Task brief> From the data that follows, print exactly the lines starting at the one containing "Keep writing the OpenSCAD" and ending at the one containing "return finish_material(n, base, rough, bump, metal=0.35)"; include both of them and nothing more.

Input for this task>
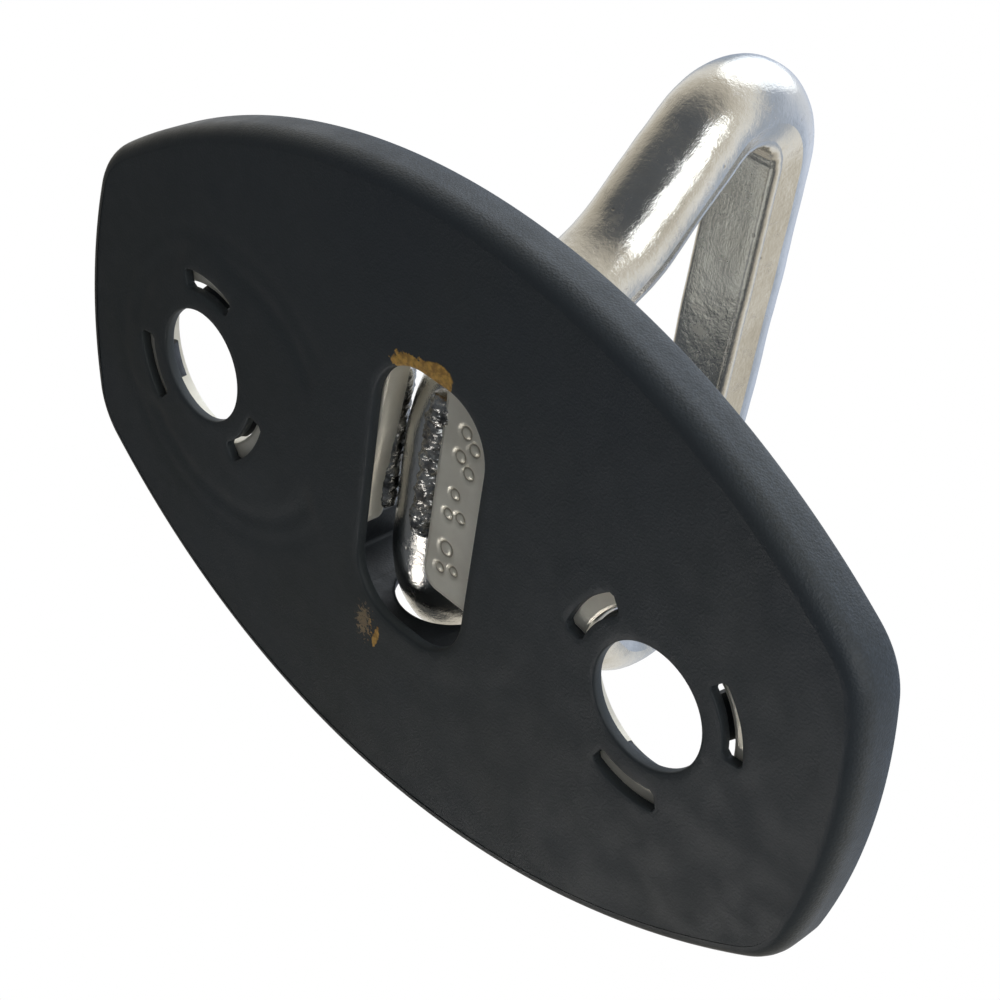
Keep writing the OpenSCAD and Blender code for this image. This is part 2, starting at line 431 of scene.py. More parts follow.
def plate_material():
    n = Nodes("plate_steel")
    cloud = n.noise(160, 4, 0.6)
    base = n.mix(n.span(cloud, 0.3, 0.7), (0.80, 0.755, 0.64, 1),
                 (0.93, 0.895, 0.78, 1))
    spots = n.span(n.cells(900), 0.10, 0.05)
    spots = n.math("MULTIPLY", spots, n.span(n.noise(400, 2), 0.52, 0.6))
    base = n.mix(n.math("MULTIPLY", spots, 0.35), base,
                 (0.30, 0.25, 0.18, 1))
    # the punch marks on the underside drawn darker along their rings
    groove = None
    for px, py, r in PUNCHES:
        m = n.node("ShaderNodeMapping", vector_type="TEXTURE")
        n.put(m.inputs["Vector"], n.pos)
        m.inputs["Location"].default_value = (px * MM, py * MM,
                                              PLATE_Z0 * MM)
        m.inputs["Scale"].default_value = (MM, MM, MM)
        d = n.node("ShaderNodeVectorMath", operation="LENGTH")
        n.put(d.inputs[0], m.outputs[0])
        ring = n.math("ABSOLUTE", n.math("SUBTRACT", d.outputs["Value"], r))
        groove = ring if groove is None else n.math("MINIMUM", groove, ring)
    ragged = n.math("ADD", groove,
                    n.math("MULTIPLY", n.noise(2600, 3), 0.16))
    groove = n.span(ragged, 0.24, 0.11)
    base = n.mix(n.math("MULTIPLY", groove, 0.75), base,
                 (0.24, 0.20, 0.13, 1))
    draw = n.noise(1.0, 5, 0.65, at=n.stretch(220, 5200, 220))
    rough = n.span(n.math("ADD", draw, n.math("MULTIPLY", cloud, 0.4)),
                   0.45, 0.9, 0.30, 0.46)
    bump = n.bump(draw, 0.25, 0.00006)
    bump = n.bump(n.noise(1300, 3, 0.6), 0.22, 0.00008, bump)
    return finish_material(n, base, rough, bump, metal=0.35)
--
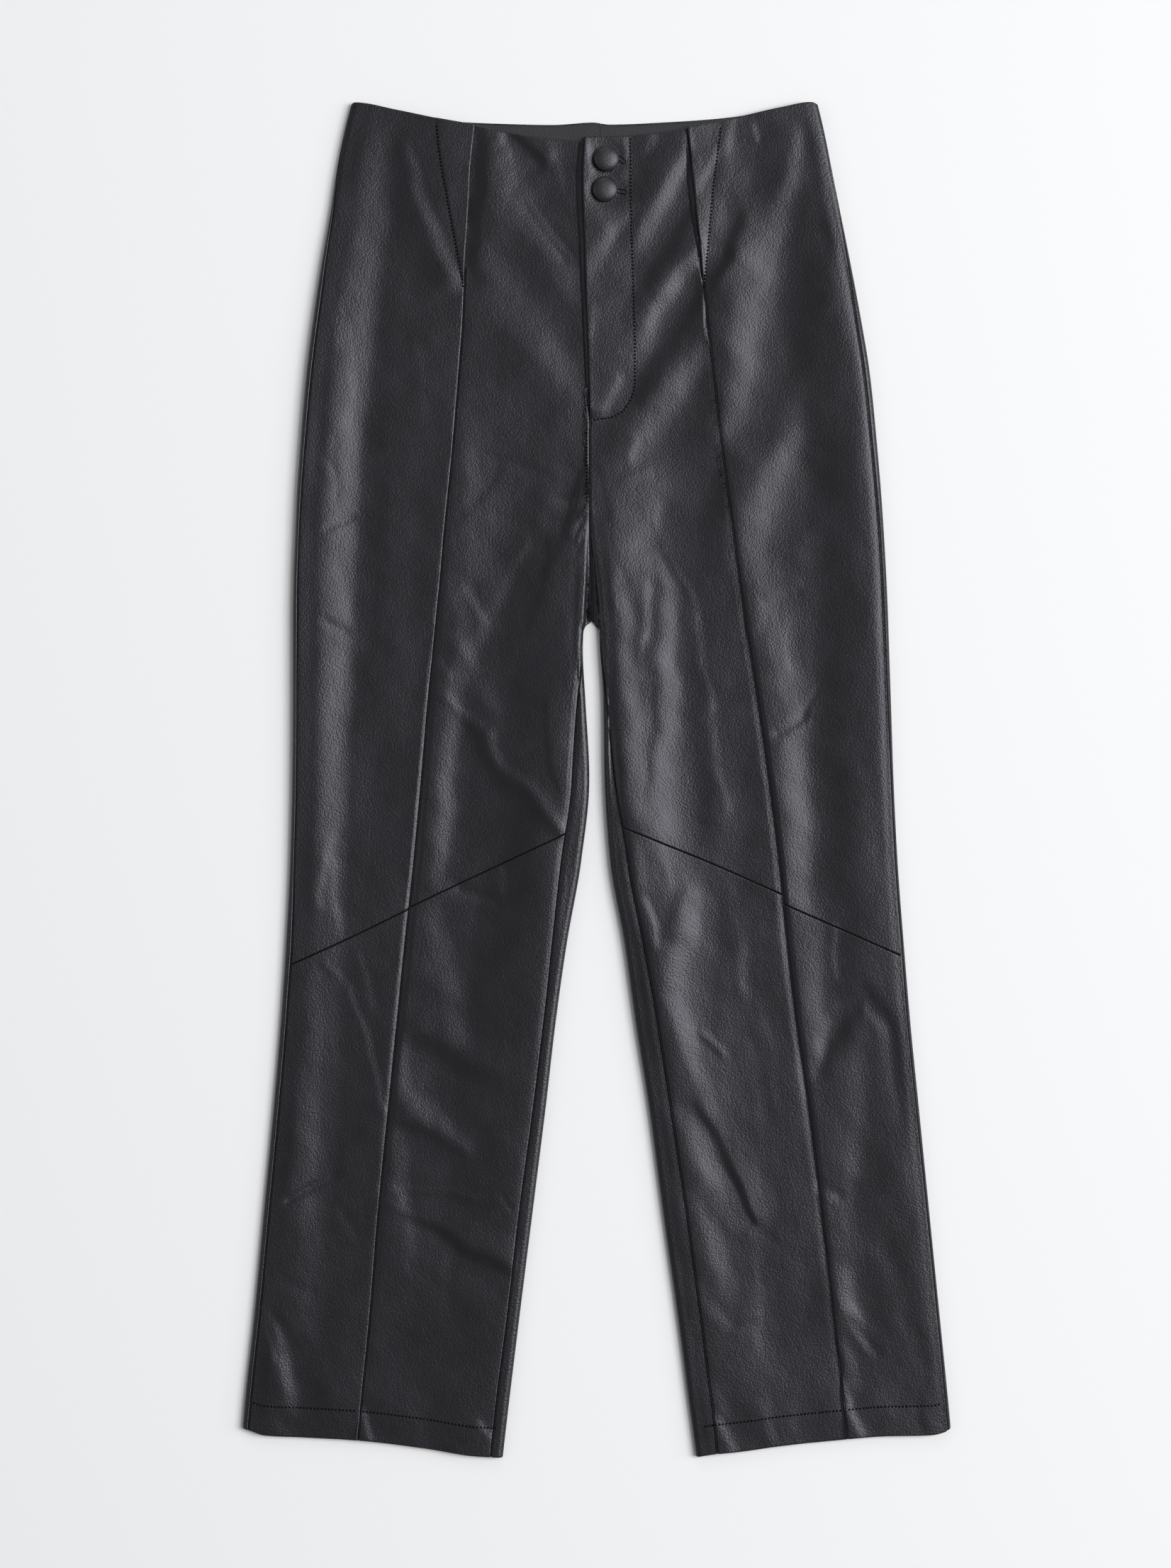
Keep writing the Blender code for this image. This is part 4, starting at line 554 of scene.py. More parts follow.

Worked answer>
Keep writing the OpenSCAD and Blender code for this image. This is part 2, starting at line 431 of scene.py. More parts follow.
def plate_material():
    n = Nodes("plate_steel")
    cloud = n.noise(160, 4, 0.6)
    base = n.mix(n.span(cloud, 0.3, 0.7), (0.80, 0.755, 0.64, 1),
                 (0.93, 0.895, 0.78, 1))
    spots = n.span(n.cells(900), 0.10, 0.05)
    spots = n.math("MULTIPLY", spots, n.span(n.noise(400, 2), 0.52, 0.6))
    base = n.mix(n.math("MULTIPLY", spots, 0.35), base,
                 (0.30, 0.25, 0.18, 1))
    # the punch marks on the underside drawn darker along their rings
    groove = None
    for px, py, r in PUNCHES:
        m = n.node("ShaderNodeMapping", vector_type="TEXTURE")
        n.put(m.inputs["Vector"], n.pos)
        m.inputs["Location"].default_value = (px * MM, py * MM,
                                              PLATE_Z0 * MM)
        m.inputs["Scale"].default_value = (MM, MM, MM)
        d = n.node("ShaderNodeVectorMath", operation="LENGTH")
        n.put(d.inputs[0], m.outputs[0])
        ring = n.math("ABSOLUTE", n.math("SUBTRACT", d.outputs["Value"], r))
        groove = ring if groove is None else n.math("MINIMUM", groove, ring)
    ragged = n.math("ADD", groove,
                    n.math("MULTIPLY", n.noise(2600, 3), 0.16))
    groove = n.span(ragged, 0.24, 0.11)
    base = n.mix(n.math("MULTIPLY", groove, 0.75), base,
                 (0.24, 0.20, 0.13, 1))
    draw = n.noise(1.0, 5, 0.65, at=n.stretch(220, 5200, 220))
    rough = n.span(n.math("ADD", draw, n.math("MULTIPLY", cloud, 0.4)),
                   0.45, 0.9, 0.30, 0.46)
    bump = n.bump(draw, 0.25, 0.00006)
    bump = n.bump(n.noise(1300, 3, 0.6), 0.22, 0.00008, bump)
    return finish_material(n, base, rough, bump, metal=0.35)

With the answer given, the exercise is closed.